50 Central Park South, New York City
The St. Regis New York
This Beaux-Arts hotel is quite a name to drop – Astor, Dalí, Old King Cole. Okay, so we spent a lot of time in the property’s lauded bar, but the rest of the hotel had just as many stories to tell. Playing up to its NYC glamour credentials, we had to choose between a Bentley, Tiffany or Dior suite. Guess which we picked? It was hard to contain our excitement as our butler unveiled our palatial rooms.
2 E. 55th St., New York City
Hôtel Plaza Athénée New York
Upper East Side
With elegant rooms in a luxurious house on a brownstone-lined street, the Athénée feels like an intimate, boutique hotel, despite holding 140 keys and being the talk of New York high society. The decor stays true to the property’s Beaux-Arts stylings and its location is a dream for culture-vultures. We enjoyed the hotel’s stately Arabelle restaurant.
37 E. 64th St., New York City
Mandarin Oriental New York
Central Park West
Perched high above Columbus Circle, this Asian-inspired hotel, complete with wood panels, marble floors and artworks inspired by nature, offers luxuriously zen places to stay. We enjoyed the property’s spa and Asiate restaurant, with its floor-to-ceiling vistas of the city’s skyline. Our room was understated, but waking to a view of Central Park was a showstopper.

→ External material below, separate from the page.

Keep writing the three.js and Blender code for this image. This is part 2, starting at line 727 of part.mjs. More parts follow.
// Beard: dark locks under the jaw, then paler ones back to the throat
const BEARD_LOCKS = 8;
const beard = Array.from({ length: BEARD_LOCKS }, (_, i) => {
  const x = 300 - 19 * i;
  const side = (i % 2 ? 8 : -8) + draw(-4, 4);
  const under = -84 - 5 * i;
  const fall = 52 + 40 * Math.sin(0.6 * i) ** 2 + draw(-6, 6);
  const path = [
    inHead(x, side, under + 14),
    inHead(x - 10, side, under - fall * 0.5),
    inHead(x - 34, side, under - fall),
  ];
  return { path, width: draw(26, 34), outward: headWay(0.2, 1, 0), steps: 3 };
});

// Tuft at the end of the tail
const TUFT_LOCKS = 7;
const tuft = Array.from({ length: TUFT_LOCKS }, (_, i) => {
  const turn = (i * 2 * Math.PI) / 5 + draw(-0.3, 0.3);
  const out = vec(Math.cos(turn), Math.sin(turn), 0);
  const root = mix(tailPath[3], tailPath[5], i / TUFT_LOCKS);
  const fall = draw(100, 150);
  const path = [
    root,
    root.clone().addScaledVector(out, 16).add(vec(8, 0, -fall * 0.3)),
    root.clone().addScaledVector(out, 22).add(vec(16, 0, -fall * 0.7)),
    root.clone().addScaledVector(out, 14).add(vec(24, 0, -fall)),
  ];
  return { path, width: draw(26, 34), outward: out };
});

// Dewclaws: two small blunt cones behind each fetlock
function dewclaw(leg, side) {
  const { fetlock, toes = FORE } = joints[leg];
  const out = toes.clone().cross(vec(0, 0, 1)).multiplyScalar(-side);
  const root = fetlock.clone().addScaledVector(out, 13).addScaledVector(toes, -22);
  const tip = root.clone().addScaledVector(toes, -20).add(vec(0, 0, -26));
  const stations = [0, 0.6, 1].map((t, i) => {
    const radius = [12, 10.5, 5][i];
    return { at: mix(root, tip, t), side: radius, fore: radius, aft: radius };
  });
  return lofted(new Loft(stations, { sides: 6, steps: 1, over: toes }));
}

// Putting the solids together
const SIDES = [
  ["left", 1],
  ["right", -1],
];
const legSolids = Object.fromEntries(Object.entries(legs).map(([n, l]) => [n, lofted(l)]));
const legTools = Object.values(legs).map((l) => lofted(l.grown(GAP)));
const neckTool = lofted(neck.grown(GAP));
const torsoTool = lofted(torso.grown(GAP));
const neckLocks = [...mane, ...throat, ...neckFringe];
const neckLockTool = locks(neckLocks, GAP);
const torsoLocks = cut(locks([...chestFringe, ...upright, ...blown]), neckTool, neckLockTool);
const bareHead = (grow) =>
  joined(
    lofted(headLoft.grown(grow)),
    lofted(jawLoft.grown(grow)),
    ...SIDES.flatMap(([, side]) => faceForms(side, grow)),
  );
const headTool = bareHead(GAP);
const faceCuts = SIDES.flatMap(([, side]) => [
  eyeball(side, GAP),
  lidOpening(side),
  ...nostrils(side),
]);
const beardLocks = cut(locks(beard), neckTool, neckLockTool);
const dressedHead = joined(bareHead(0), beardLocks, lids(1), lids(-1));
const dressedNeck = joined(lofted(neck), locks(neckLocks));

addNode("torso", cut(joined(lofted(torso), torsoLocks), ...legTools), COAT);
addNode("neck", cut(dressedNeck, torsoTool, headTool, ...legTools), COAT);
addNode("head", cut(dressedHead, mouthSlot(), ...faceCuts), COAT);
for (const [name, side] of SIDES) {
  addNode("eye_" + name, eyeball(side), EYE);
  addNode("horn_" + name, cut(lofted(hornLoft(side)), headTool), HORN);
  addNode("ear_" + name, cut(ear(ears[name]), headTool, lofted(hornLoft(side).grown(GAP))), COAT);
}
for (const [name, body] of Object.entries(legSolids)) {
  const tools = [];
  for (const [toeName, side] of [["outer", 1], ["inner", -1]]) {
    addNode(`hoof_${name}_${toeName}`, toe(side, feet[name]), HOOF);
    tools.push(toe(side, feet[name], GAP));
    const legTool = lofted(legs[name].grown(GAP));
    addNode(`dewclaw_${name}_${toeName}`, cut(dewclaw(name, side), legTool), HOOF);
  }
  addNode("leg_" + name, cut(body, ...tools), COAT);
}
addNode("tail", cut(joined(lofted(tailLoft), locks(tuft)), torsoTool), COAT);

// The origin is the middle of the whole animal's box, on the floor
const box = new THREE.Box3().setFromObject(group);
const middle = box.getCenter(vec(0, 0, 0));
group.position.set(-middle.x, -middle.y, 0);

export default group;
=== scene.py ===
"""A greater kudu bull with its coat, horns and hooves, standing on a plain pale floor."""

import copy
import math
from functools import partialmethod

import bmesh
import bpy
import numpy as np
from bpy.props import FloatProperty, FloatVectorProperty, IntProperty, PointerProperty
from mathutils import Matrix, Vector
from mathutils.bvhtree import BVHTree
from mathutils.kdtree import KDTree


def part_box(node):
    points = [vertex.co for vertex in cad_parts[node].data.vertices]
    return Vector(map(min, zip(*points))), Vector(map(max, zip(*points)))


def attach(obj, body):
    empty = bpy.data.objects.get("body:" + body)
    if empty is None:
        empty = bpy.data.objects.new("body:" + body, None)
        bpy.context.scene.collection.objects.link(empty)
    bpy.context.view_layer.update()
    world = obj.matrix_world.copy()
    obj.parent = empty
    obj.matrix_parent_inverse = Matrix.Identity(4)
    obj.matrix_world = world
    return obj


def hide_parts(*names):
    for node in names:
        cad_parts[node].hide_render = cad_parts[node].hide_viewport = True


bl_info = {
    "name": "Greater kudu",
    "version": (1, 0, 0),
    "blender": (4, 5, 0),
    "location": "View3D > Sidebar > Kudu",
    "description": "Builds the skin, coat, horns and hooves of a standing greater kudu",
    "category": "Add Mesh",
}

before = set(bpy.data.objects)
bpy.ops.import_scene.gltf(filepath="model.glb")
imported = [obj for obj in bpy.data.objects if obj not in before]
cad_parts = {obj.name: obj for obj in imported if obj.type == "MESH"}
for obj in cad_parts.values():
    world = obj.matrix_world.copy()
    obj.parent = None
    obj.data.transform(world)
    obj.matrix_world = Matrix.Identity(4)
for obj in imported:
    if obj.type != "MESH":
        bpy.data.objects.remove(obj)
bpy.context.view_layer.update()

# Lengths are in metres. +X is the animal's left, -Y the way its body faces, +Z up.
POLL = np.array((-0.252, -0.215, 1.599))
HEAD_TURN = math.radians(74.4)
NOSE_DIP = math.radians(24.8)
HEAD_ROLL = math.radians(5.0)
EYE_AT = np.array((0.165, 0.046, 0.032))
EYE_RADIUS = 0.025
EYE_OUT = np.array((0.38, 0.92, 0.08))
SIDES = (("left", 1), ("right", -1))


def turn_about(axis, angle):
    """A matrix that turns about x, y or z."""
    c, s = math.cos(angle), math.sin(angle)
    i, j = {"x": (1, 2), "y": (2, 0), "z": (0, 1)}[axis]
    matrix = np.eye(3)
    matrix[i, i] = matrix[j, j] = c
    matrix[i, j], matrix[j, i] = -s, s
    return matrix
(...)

80 Columbus Circle, New York City
Lotte New York Palace
A story of old meets new unfurls in this 19th-century building, with its topiary-peppered Italian courtyard and opulent marble staircase. The Lotte has become synonymous with luxury leisure travel and it’s easy to see why – it boasts sumptuous rooms with marble bathrooms and a 7,000 sq ft (yes, you heard right) wellness centre overlooking St Patrick’s Cathedral.
455 Madison Ave., New York City
The Peninsula New York
We’re big Peninsula fans – we’ve stayed in them all across the world. This is everything a luxury hotel should be, with that added Peninsula touch. Discreet, classy and sensational, it lets you melt away from the madness of NYC. We loved our room with its Fifth Avenue views and the staff and concierge went out of their way to make our stay great.